After re-emerging in the mid-'80s (touring with rocker Dwight Twilley's band), Cowsill became a much-in-demand studio backing singer, applying harmony vocals for the likes of The Smithereens, Hootie & the Blowfish, Carlene Carter and Giant Sand before spending much of the '90s with then-husband Peter Holsapple (ex-dBs), Vicki Peterson (ex-Bangles) and Mark Walton (ex-Dream Syndicate) in New Orleans-based indie supergroup The Continental Drifters.
The 21st century brought divorce and re-marriage (to Drifters' drummer Russ Broussard), with Susan spreading her musical gifts among the rock-and-pop oriented Susan Cowsill Band, hers and Broussard's zydeco side-project The Bonoffs and occasional Cowsills reunions.

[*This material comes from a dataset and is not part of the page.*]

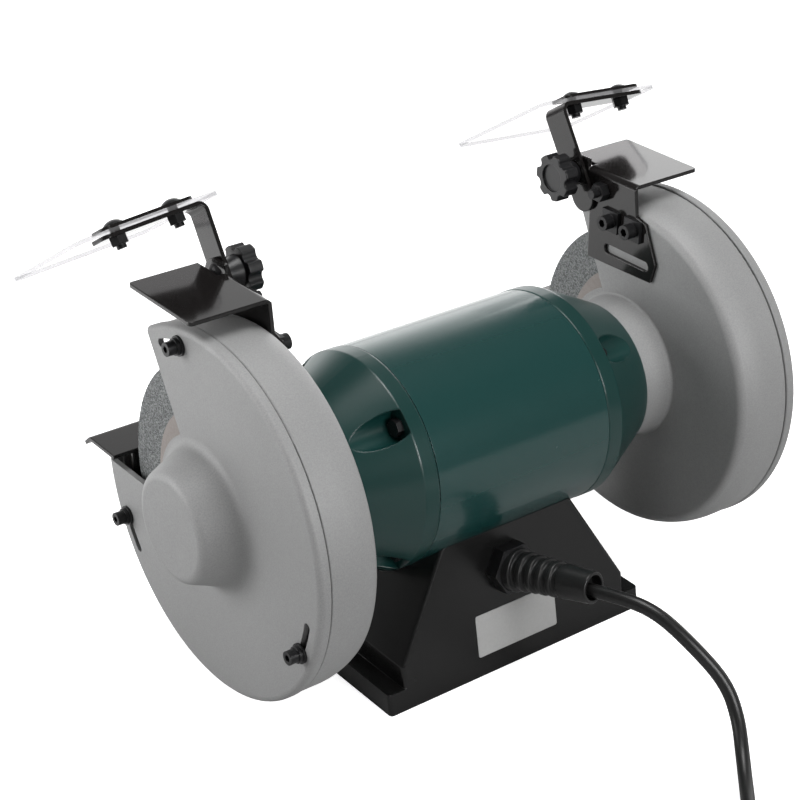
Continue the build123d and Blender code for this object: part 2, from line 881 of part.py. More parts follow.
def shield_arm():
    """Flat bar that rises from the pivot and folds outwards under the shield."""
    droop = math.radians(arm_droop)
    end_x = arm_x + arm_reach * math.cos(droop)
    end_z = arm_rise - arm_reach * math.sin(droop)
    under = arm_rise - arm_t * (1 + math.sin(droop)) / math.cos(droop)
    outline = FilletPolyline(
        (arm_x, -arm_tail),
        (arm_x, arm_rise),
        (end_x, end_z),
        (end_x - arm_t * math.sin(droop), end_z - arm_t * math.cos(droop)),
        (arm_x + arm_t, under),
        (arm_x + arm_t, -arm_tail),
        radius=[0, arm_fold + arm_t, 0, 0, arm_fold, 0],
        close=True,
    )
    bar = extrude(Plane.XZ * make_face(outline), arm_w / 2, both=True)
    bar += Pos(arm_x + arm_t / 2, 0, -arm_tail) * Rot(0, 90, 0) * Cylinder(arm_w / 2, arm_t)
    upright = Axis((0, 0, 0), (math.sin(droop), 0, math.cos(droop)))
    ends = bar.edges().filter_by(upright).group_by(Axis.X)[-1]
    bar = fillet(ends, arm_w / 4)
    bar -= Pos(arm_x + arm_t / 2, 0, 0) * Rot(0, 90, 0) * Cylinder(pivot_d / 2 + pivot_run, arm_t)
    for x in carriage_x:
        bar -= drooped(Pos(x, 0, arm_rise) * Cylinder(carriage_d / 2, 4 * arm_t))
    return tilted(bar)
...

In 2005, equipped with an expressive voice, enough firsthand life experience to pack a novel and an undeniable gift for songwriting, Susan Cowsill finally released her solo debut recording, "Just Believe It."
A moving collection of 14 songs either written or co-written by the artist -- plus a gorgeous rendition of Sandy Denny's "Who Knows Where the Time Goes" -- "Just Believe It" was capturing across-the-board critical raves even as Hurricane Katrina rolled in to ravage her beloved Crescent City.
Not only was her home and nearly all of its contents included in the flood's staggering devastation, but her brother Barry was swept away by it; his body was recovered and identified nearly four months later (some six weeks after that, brother Bill Cowsill died on the eve of a memorial service for Barry in Newport).
The dozen tracks on Susan's brand-new "Lighthouse" include 10 originals written and recorded over the four-plus years following Katrina; its two covers are a heart-rending reading of Jim Webb's classic "Galveston" and a powerful rendition of Barry Cowsill's upbeat "River of Love" (which features harmonies by remaining Cowsill brothers Bob, Paul and John).
Understandably, personal loss and unspeakable grief are never far away, but Cowsill interweaves graceful, loving remembrances of lives lost and a great city forever changed with hard-won nods to the joys and pains of survival -- all of which is underscored and driven by buoyant, melodic rock.
Highly recommended, this "Lighthouse" is a hopeful, life-affirming beacon from a battered shore.